Entgelt erst später fällig, daher temporäre Minderung der Bemessungsgrundlage: Das FG hingegen entschied, unter Berücksichtigung des BFH-Urteils vom 24.10.2013, dass die Grenze der Zumutbarkeit der Vorfinanzierung der Umsatzsteuer durch den Unternehmer überschritten sei, wenn sich Leistungserbringung und Entgeltzahlung über mehr als zwei Veranlagungszeiträume erstreckten. Die Bemessungsgrundlage im Jahr 2012 sei daher gem. § 17 Abs. 2 Nr. 1 und Abs. 1 S. 1 UStG insoweit zu mindern als die Raten erst im Jahr 2014 hätten vereinnahmt werden können.
"baumgarten" nicht einschlägig: Die Grundsätze des Art. 64 MwStSystRL in ihrer Auslegung durch den EuGH im baumgarten-Urteil sah das FG nicht als einschlägig an, da sich die zugrunde liegenden Fälle nach seinem Verständnis in entscheidenden Details unterschieden.
Reststeuer erst bei Vereinnahmung des Entgelts: Im Jahr 2012 war nach Ansicht des FG daher lediglich die Steuer auf die in 2013 vereinnahmten EUR 200t zu entrichten gewesen, die restliche Steuer gem. § 17 Abs. 2 Nr. 1 S. 2 UStG hingegen erst dann, wenn das Entgelt tatsächlich gezahlt werde.
2. BFH v. 7.5.2020 – V R 16/19
Erste Frage – späteres Entstehen der Steuer bei Ratenzahlung: Der BFH, der über die eingelegte Revision zu entscheiden hat, legte den Fall dem EuGH vor und fragte, ob sich bei einer einmalig und daher nicht zeitraumbezogen erbrachten Dienstleistung der Anlass zu aufeinander folgenden Abrechnungen oder Zahlungen i.S.v.
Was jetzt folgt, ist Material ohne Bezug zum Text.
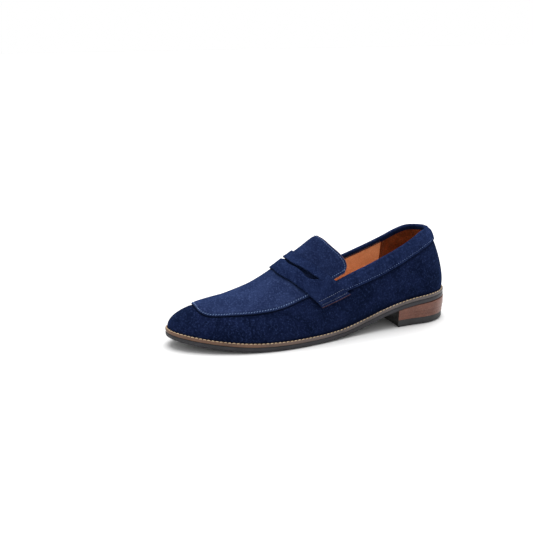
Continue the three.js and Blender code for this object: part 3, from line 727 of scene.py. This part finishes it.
def leather(name, deep, body, bright, roughness, grain_scale=420.0, painted=None):
    """Smooth leather: cloudy dye, fine pores and soft creases, and edge paint where the mask says so."""
    material, nodes, links, shader = new_material(
        name, roughness=roughness, Specular_IOR_Level=0.4)
    place = nodes.new("ShaderNodeTexCoord").outputs["Object"]
    cloud = spread(nodes, links, add_noise(nodes, links, place, 38.0, 4.0, 0.6, 0.5), 0.3, 0.7)
    pores = nodes.new("ShaderNodeTexVoronoi")
    pores.feature = "DISTANCE_TO_EDGE"
    pores.inputs["Scale"].default_value = grain_scale
    links.new(place, pores.inputs["Vector"])
    grain = spread(nodes, links, pores.outputs["Distance"], 0.0, 0.25)
    fine = add_noise(nodes, links, place, grain_scale * 1.7, 3.0, 0.6)
    colour = mix_colours(nodes, links, cloud, deep, body)
    streak = spread(nodes, links, fine, 0.42, 0.75)
    colour = mix_colours(nodes, links, math_node(nodes, links, "MULTIPLY", streak, 0.5), colour, bright)
    hollow = math_node(nodes, links, "MULTIPLY_ADD", grain, -0.35, 0.35)
    colour = mix_colours(nodes, links, hollow, colour, deep)
    if painted:
        paint = nodes.new("ShaderNodeAttribute")
        paint.attribute_name = "paint"
        colour = mix_colours(nodes, links, paint.outputs["Fac"], colour, painted)
    links.new(colour, shader.inputs["Base Color"])
    shine = math_node(nodes, links, "MULTIPLY_ADD", cloud, -0.12, roughness + 0.06)
    links.new(shine, shader.inputs["Roughness"])
    height = math_node(nodes, links, "MULTIPLY_ADD", fine, 0.5, grain)
    add_bump(nodes, links, shader, height, 0.00012, 0.6)
    return material


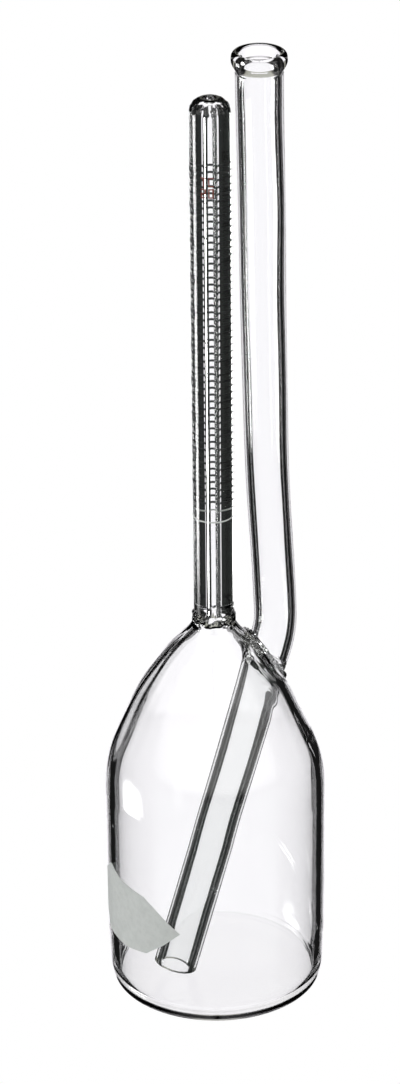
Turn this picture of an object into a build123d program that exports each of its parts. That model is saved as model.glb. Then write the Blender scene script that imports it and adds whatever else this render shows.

Art. 64 Abs. 1 MwStSystRL bereits aus der Vereinbarung einer Ratenzahlung ergebe. Vereinfacht gesagt, war die Frage also, ob es ausreiche, Ratenzahlung zu vereinbaren, damit die Steuer immer erst bei Zahlung der Raten entstehe (was der EuGH im baumgarten-Urteil ja eigentlich genau so gesagt hatte).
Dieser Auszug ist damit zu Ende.